An intimate display of atmospheric metal
West Yorkshire-based singer-songwriter Jayn H. Wissenberg came onto the scene last year with her solo project, Darkher, releasing a four-song EP titled The Kingdom Field, a brooding and atmospheric journey into the ethereal. The EP took the attention of some fans who were intrigued by Wissenberg’s hauntingly beautiful voice and dark gothic vibe.
Wissenberg didn’t take long to follow it up with her most recent release, Realms, which builds on that same foundation by adding in doom and black metal elements, creating a woefully dark cinematic vibe. Darkher is the type of band that’s not heard enough in metal, music that incorporates the malevolent and grim, but sacrifices the aggression in exchange for the introspective.

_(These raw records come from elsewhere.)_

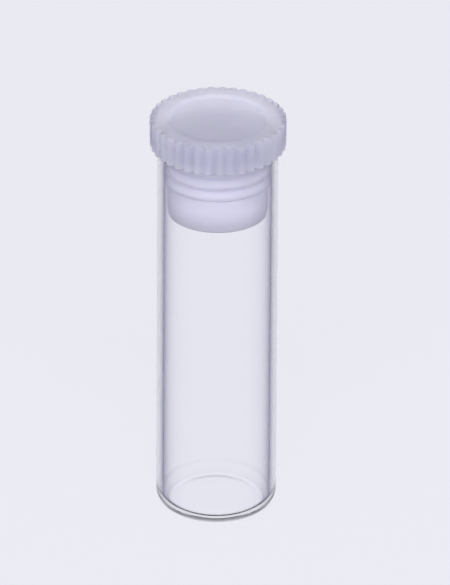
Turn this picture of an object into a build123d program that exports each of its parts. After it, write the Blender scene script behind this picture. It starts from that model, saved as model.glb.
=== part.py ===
# Glass sample vial with a push-in plug stopper, in millimetres.
# The origin is the centre of the base where the vial rests, and +Z runs up its axis.
import os

from build123d import *

# Glass vial
VIAL_DIAMETER = 21.0
VIAL_HEIGHT = 70.0
WALL = 1.2
HEEL_RADIUS = 2.4
REST_RING_WIDTH = 0.8
REST_RING_BLEND = 4.0
PUSH_UP = 0.5
FLOOR_THICKNESS = 1.3
FLOOR_CORNER_RADIUS = 1.6
LIP_FLAT = 0.2

# Stopper head
HEAD_OVERHANG = 1.4
HEAD_HEIGHT = 5.25
HEAD_DRAFT = 0.1
HEAD_TOP_ROUND = 0.4
GROOVE_COUNT = 37
GROOVE_DEPTH = 0.8
GROOVE_WIDTH = 1.4
GROOVE_ROOT_ROUND = 0.15
RIM_WIDTH = 2.5
RIM_INNER_ROUND = 0.25
RECESS_DEPTH = 0.7
RECESS_DRAFT = 0.2
RECESS_ROUND = 0.3
WEB_THICKNESS = 1.4

# Stopper plug
PLUG_LENGTH = 13.0
PLUG_GAP = 0.55
PLUG_WALL = 1.2
PLUG_TIP_ROUND = 1.0
HOLLOW_DRAFT = 0.2
HOLLOW_ROUND = 1.0
RING_COUNT = 3
FIRST_RING_DEPTH = 1.05
RING_PITCH = 2.25
RING_HEIGHT = 1.9

# Clearances of the stopper in the vial
RING_CLEARANCE = 0.04
SEAT_CLEARANCE = 0.02

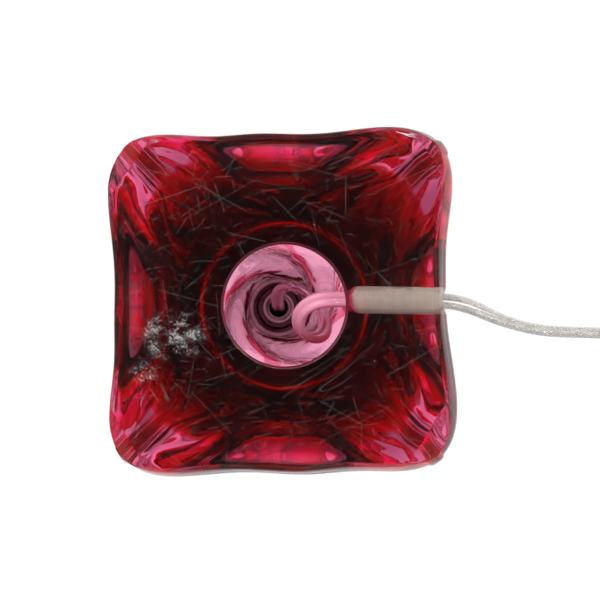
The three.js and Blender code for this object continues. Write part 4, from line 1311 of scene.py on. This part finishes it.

Judging by the name of the project, it’s probably fair to say Wissenberg isn’t shy about the feminine touch she applies to her art. Her ghostly resonant voice moves gracefully between delicate and powerful, evoking deep emotions and strong dynamics. The music manages to be heavy and brooding without becoming aggressive. Rather than fueling her metal with rage, she strives for deep introspection and thoughtful contemplation. It’s a different approach that very few bands attempt, and even fewer manage to do successfully.
Her ability to combine metal with gothic elements is actually one of the more impressive aspects of her songwriting, as these very different genres tend to have a tough time working well together. The mainstream observer might see them as very similar (both involve dark imagery and a lot of black clothing), but they actually tend to be pretty distinct from each other, and combining them can be pretty delicate. Doing so will usually either appeal more to mainstream pop music (e.g. Evanescence), or become a self-parody (e.g. Cradle of Filth). Bands who do it well, such as Paradise Lost or Type O Negative, tend to find the thin line between the two and dance across it gracefully, and Darkher can definitely count itself amongst them.
Realms works best when listened to as a whole piece of work rather than a collection of songs. That isn’t to say that it’s repetitive, but the work has an overarching musical theme to it, and each song works best as a smaller movement in a larger piece of work. This type of mood and atmosphere is one that requires some time to allow yourself to get sucked into it, and doesn’t get the full effect in short single-song settings. From beginning to end, Realms feels like a journey into the darkest corners of Wissenberg’s mind, and in it there’s an incredibly intimate and personal connection made between the artist and the listener. If Wissenberg doesn’t achieve much success in the metal scene, she could definitely take a shot at film or TV composing, because this type of music works great for storytelling.
Of course, if you’re in need of a single to get yourself sold on the record, then there’s definitely a few great standout tracks to check out. “Moths” showcases many of the strongest elements from the record: moody acoustic chord progressions, big vocal harmonies, and doomy black metal guitars. Wissenberg blows it away with her vocal melodies that are catchy yet distinctly original. “Wars” is an exemplary piece of modern doom metal that’s atmospheric yet still retains its heaviness.
It should be said that Darkher might not be for everyone. The music lacks adrenaline, and for metal fans, that’s a big part of the appeal. However, it is solid proof that metal can exist independent of aggressiveness and still be good. Wissenberg uses music as a medium to paint a portrait and tell a story, and that may not be something that appeals to everyone, but for those who find comfort in this type of music, Realms is a powerful and intimate experience from an artist who isn’t afraid to bare her soul out. Hopefully Darkher will continue to have more music to offer the metal world.